=== Directive ===
Write each line out exactly, leaving none out.
::: Dataset extract
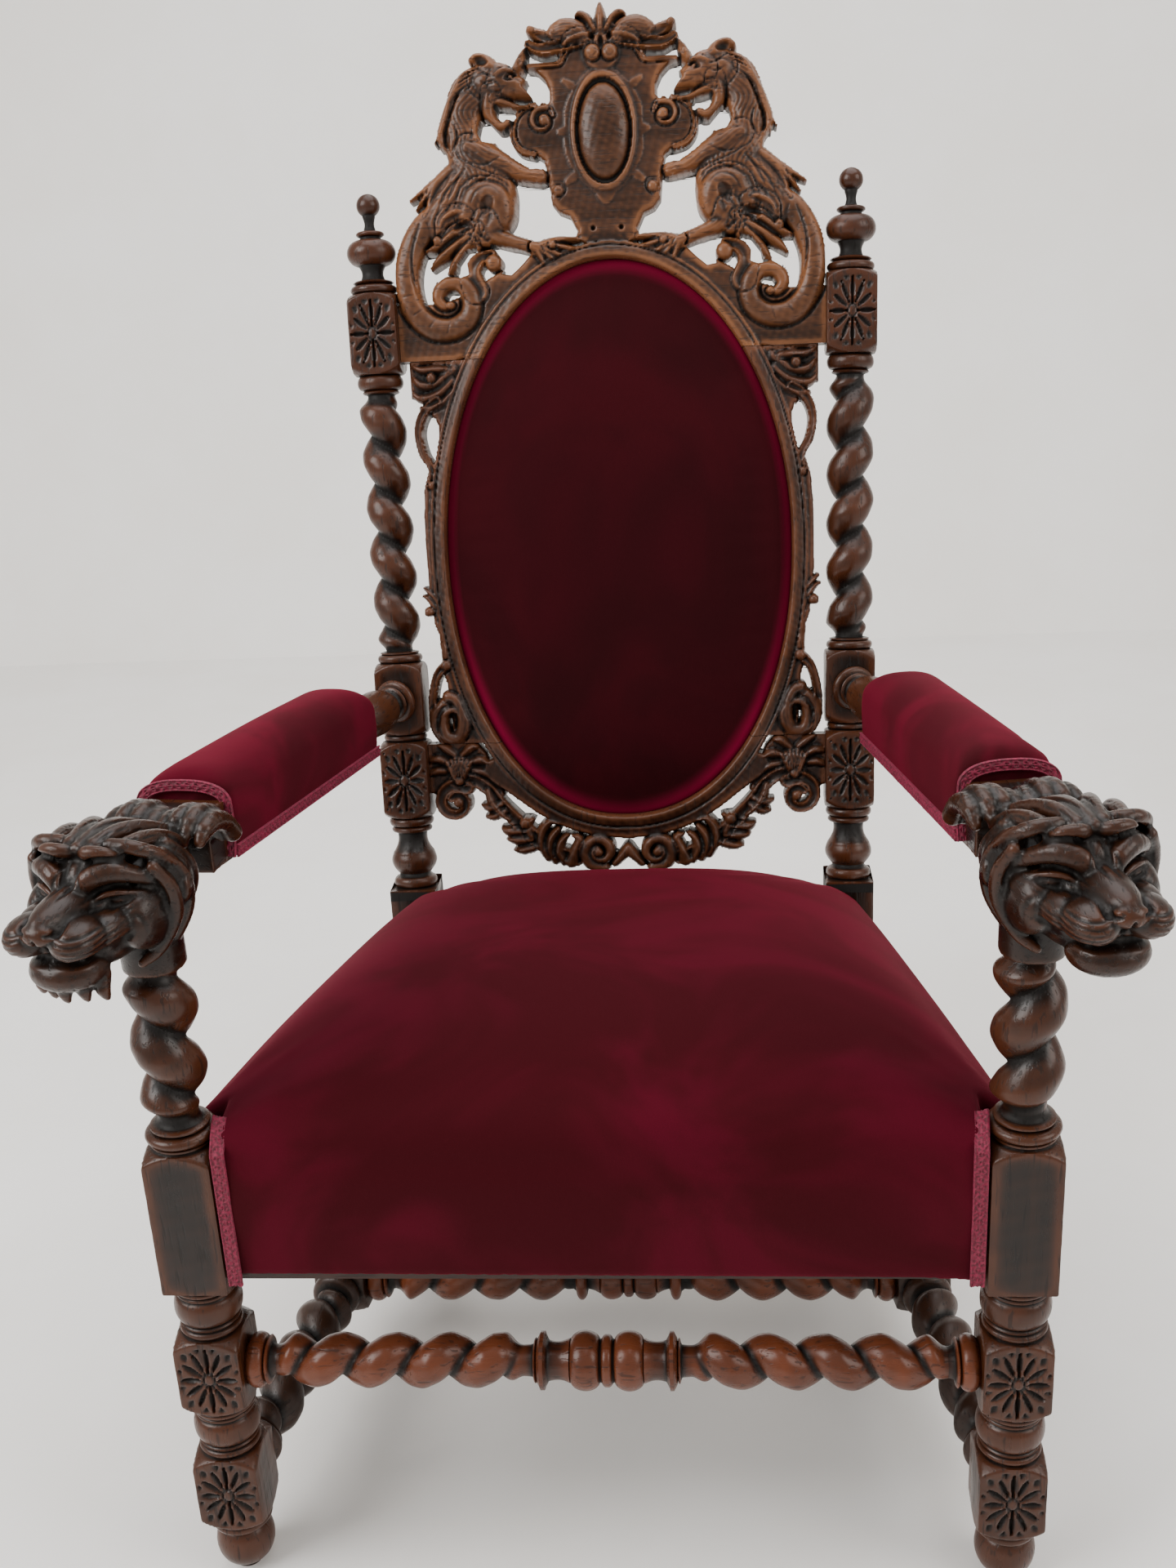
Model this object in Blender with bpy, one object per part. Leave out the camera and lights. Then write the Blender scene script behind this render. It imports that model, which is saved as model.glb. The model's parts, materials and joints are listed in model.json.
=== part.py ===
"""A carved oak throne with barley-twist posts, lion arms and a pierced back.

Metres, +Z up. The sitter faces -Y. The origin is the floor point under the
middle of the throne's box. Every size that can be set by itself stands in
the first block; everything that fits, seats or lines up is worked out from it.
"""
import bpy
import bmesh
from math import atan2, ceil, cos, pi, radians, sin, sqrt
from mathutils import Matrix, Vector

for leftover in list(bpy.data.objects):
    bpy.data.objects.remove(leftover, do_unlink=True)

# Plan of the throne
front_spacing = 0.682
rear_spacing = 0.502
seat_depth = 0.6015
joint_gap = 0.0003

# Front posts, heights above the floor
block_width = 0.0574
foot_height = 0.058
rosette_block_height = 0.0765
turned_link_height = 0.050
seat_block_height = 0.134
collar_height = 0.027
foot_pin_radius = 0.0135
foot_ball_radius = 0.026
post_twist_radius = 0.0285
post_twist_core = 0.0135
post_twist_pitch = 0.0545
front_groove = {-1: 0.5025, 1: 0.5245}

# Rear posts; distances along the raked upright start at the seat joint
rear_block_width = 0.054
seat_joint_height = 0.400
back_rake = radians(11.55)
back_spread = 0.017
rear_seat_block_bottom = 0.262
rear_foot_height = 0.055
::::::
=== Task response ===
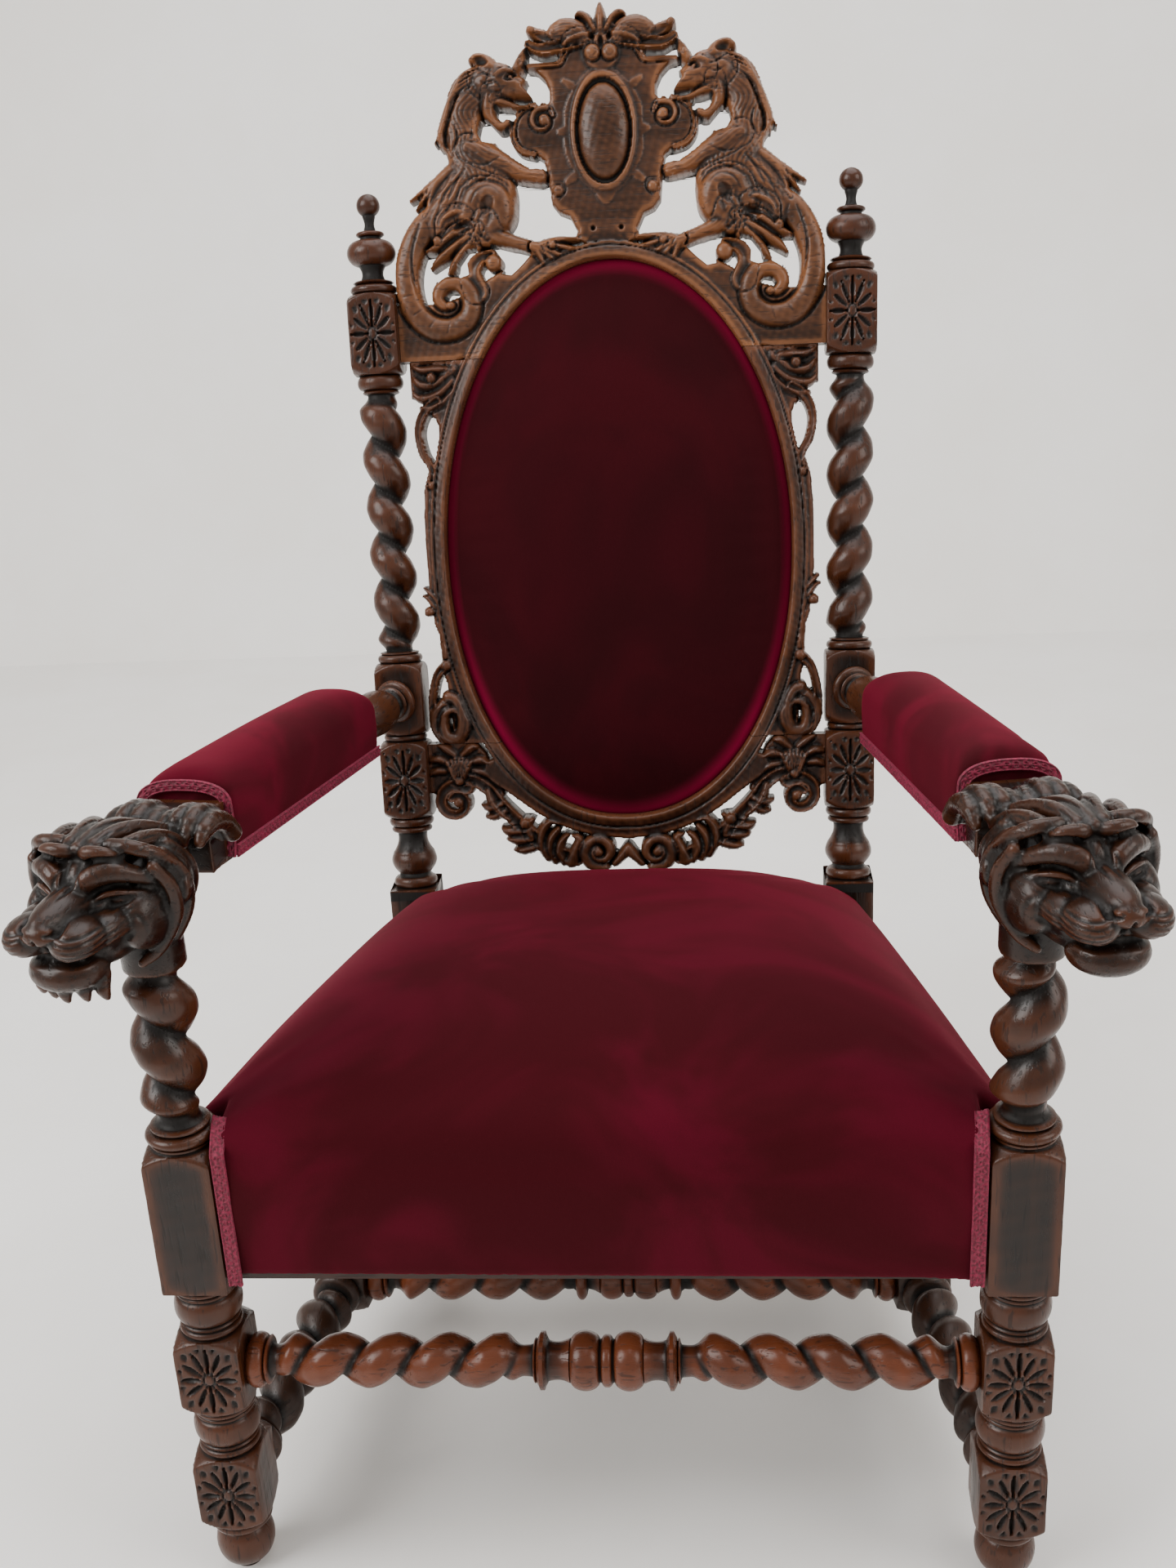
Model this object in Blender with bpy, one object per part. Leave out the camera and lights. Then write the Blender scene script behind this render. It imports that model, which is saved as model.glb. The model's parts, materials and joints are listed in model.json.
=== part.py ===
"""A carved oak throne with barley-twist posts, lion arms and a pierced back.

Metres, +Z up. The sitter faces -Y. The origin is the floor point under the
middle of the throne's box. Every size that can be set by itself stands in
the first block; everything that fits, seats or lines up is worked out from it.
"""
import bpy
import bmesh
from math import atan2, ceil, cos, pi, radians, sin, sqrt
from mathutils import Matrix, Vector

for leftover in list(bpy.data.objects):
    bpy.data.objects.remove(leftover, do_unlink=True)

# Plan of the throne
front_spacing = 0.682
rear_spacing = 0.502
seat_depth = 0.6015
joint_gap = 0.0003

# Front posts, heights above the floor
block_width = 0.0574
foot_height = 0.058
rosette_block_height = 0.0765
turned_link_height = 0.050
seat_block_height = 0.134
collar_height = 0.027
foot_pin_radius = 0.0135
foot_ball_radius = 0.026
post_twist_radius = 0.0285
post_twist_core = 0.0135
post_twist_pitch = 0.0545
front_groove = {-1: 0.5025, 1: 0.5245}

# Rear posts; distances along the raked upright start at the seat joint
rear_block_width = 0.054
seat_joint_height = 0.400
back_rake = radians(11.55)
back_spread = 0.017
rear_seat_block_bottom = 0.262
rear_foot_height = 0.055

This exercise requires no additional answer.